--30.tf.data.Dataset.ipynb--
https://www.tensorflow.org/api_docs/python/tf/data/Dataset
데이터 입력 pipeline 객체
1. 입력데이터로부터 source dataset 생성
1. dataset 에 대한 transformation 수행 (preprocess!)
1. dataset 의 각 element 에 대해 일련의 작업 수행
참조 : TF 입력파이프라인 빌드 https://www.tensorflow.org/guide/data
import tensorflow as tf
tf.data.Dataset.from_tensor_slices
주어진 tensors 로 Dataset 생성
https://www.tensorflow.org/api_docs/python/tf/data/Dataset#from_tensor_slices
@staticmethod
from_tensor_slices(
tensors, name=None
) -> 'DatasetV2'
dataset = tf.data.Dataset.from_tensor_slices([[1,2], [3, 4]])
dataset
list(dataset.as_numpy_iterator())
dataset = tf.data.Dataset.from_tensor_slices(([1, 2], [3, 4], [5, 6]))
list(dataset.as_numpy_iterator())
dataset = tf.data.Dataset.from_tensor_slices({"a" : [1, 2], "b" : [3, 4]})
list(dataset.as_numpy_iterator())
features = tf.constant([[1, 3], [2, 1], [3, 3]]) # ==> 3x2 tensor
labels = tf.constant(['A', 'B', 'A']) # ==> 3x1 tensor
print(features)
print(labels)
dataset = tf.data.Dataset.from_tensor_slices((features, labels))
list(dataset.as_numpy_iterator())
tf.data.Dataset.zip()
주어진 dataset(들)을 묶어서 Dataset 생성
https://www.tensorflow.org/api_docs/python/tf/data/Dataset#zip
@staticmethod
zip(
*args, datasets=None, name=None
) -> 'DatasetV2'
features_dataset = tf.data.Dataset.from_tensor_slices(features)
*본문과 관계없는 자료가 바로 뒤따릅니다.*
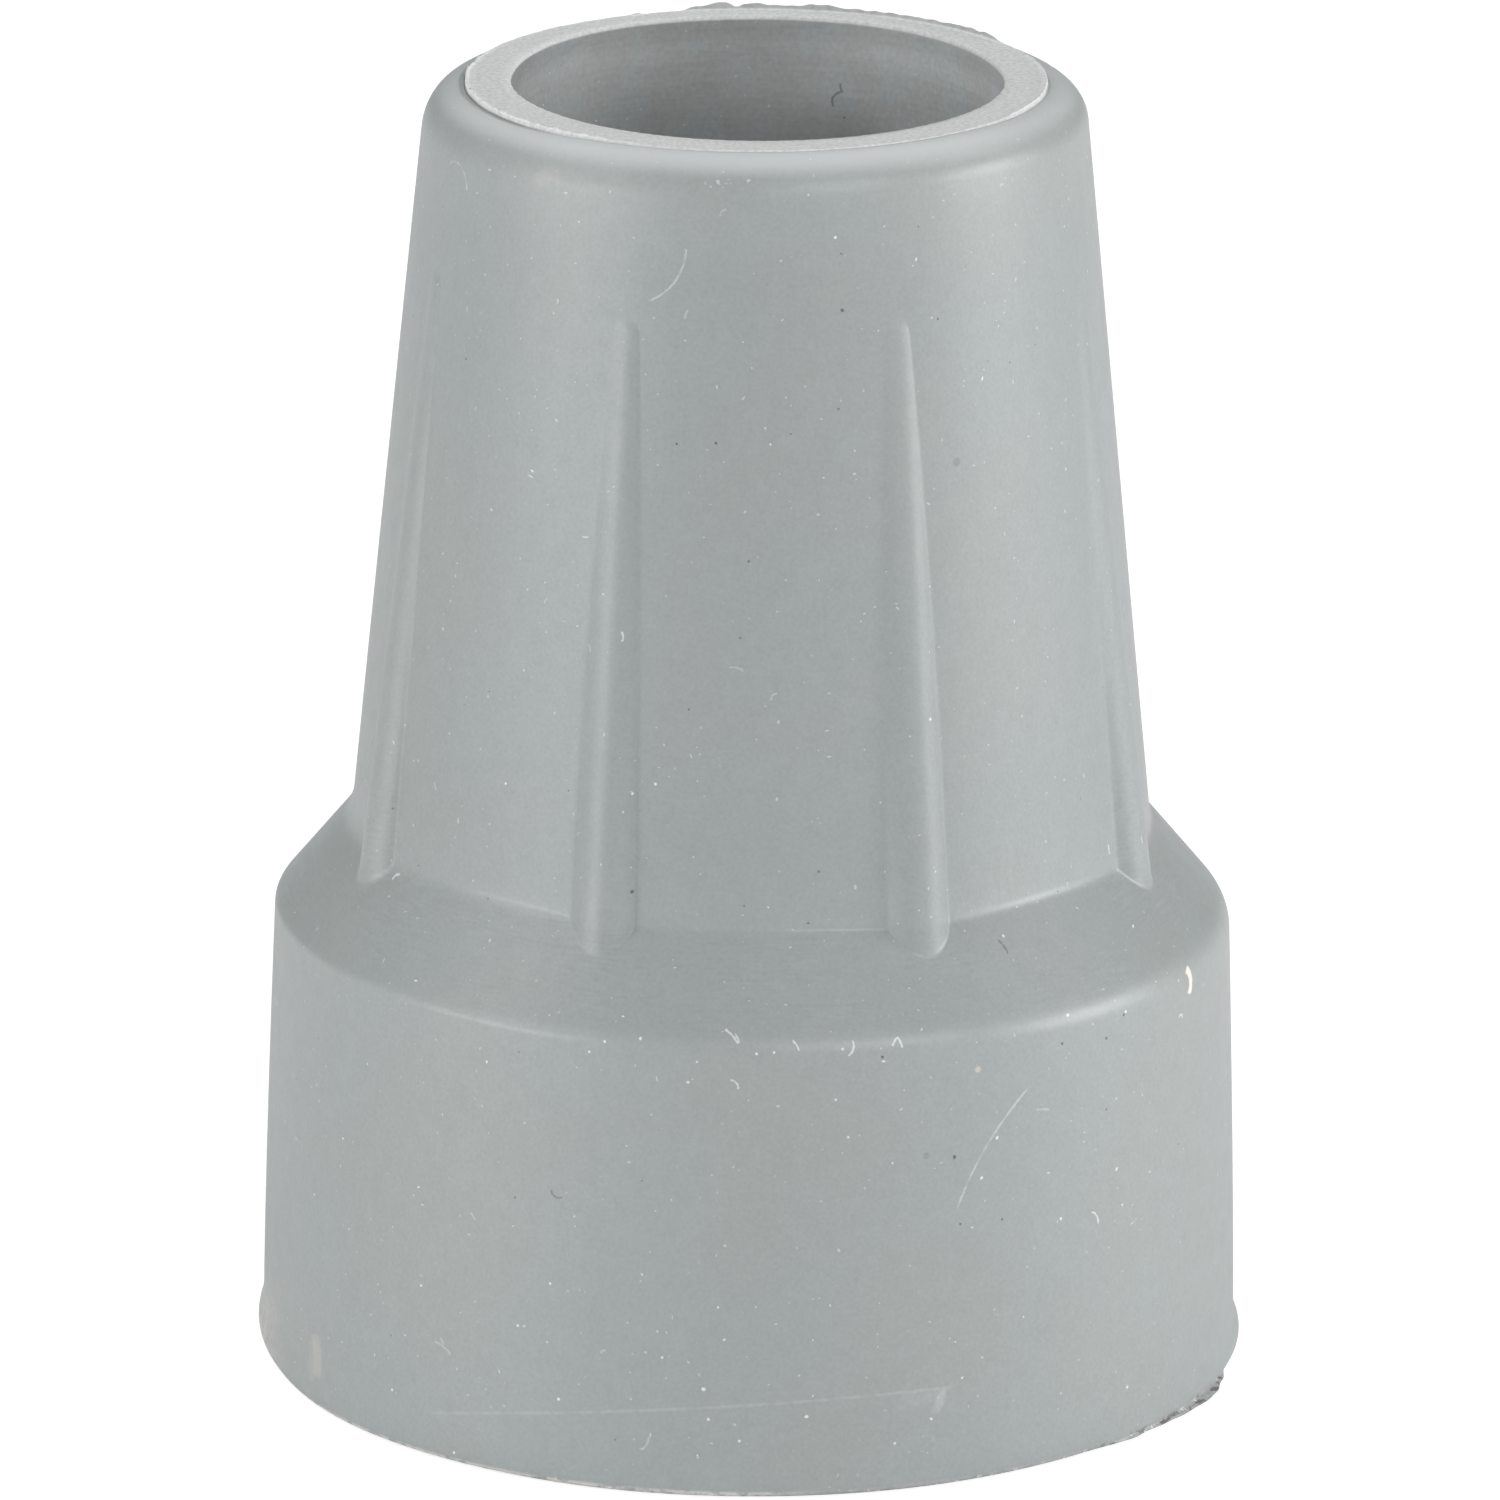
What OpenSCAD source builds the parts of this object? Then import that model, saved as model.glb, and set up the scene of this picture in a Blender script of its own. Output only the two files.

labels_dataset = tf.data.Dataset.from_tensor_slices(labels)
dataset = tf.data.Dataset.zip((features_dataset, labels_dataset))
list(dataset.as_numpy_iterator())
batched_features = tf.constant([[[1, 3], [2, 3]],
[[2, 1], [1, 2]],
[[3, 3], [3, 2]]], shape=(3, 2, 2))
batched_labels = tf.constant([['A', 'A'],
['B', 'B'],
['A', 'B']], shape=(3, 2, 1))
print(batched_features)
print(batched_labels)
dataset = tf.data.Dataset.from_tensor_slices((batched_features, batched_labels))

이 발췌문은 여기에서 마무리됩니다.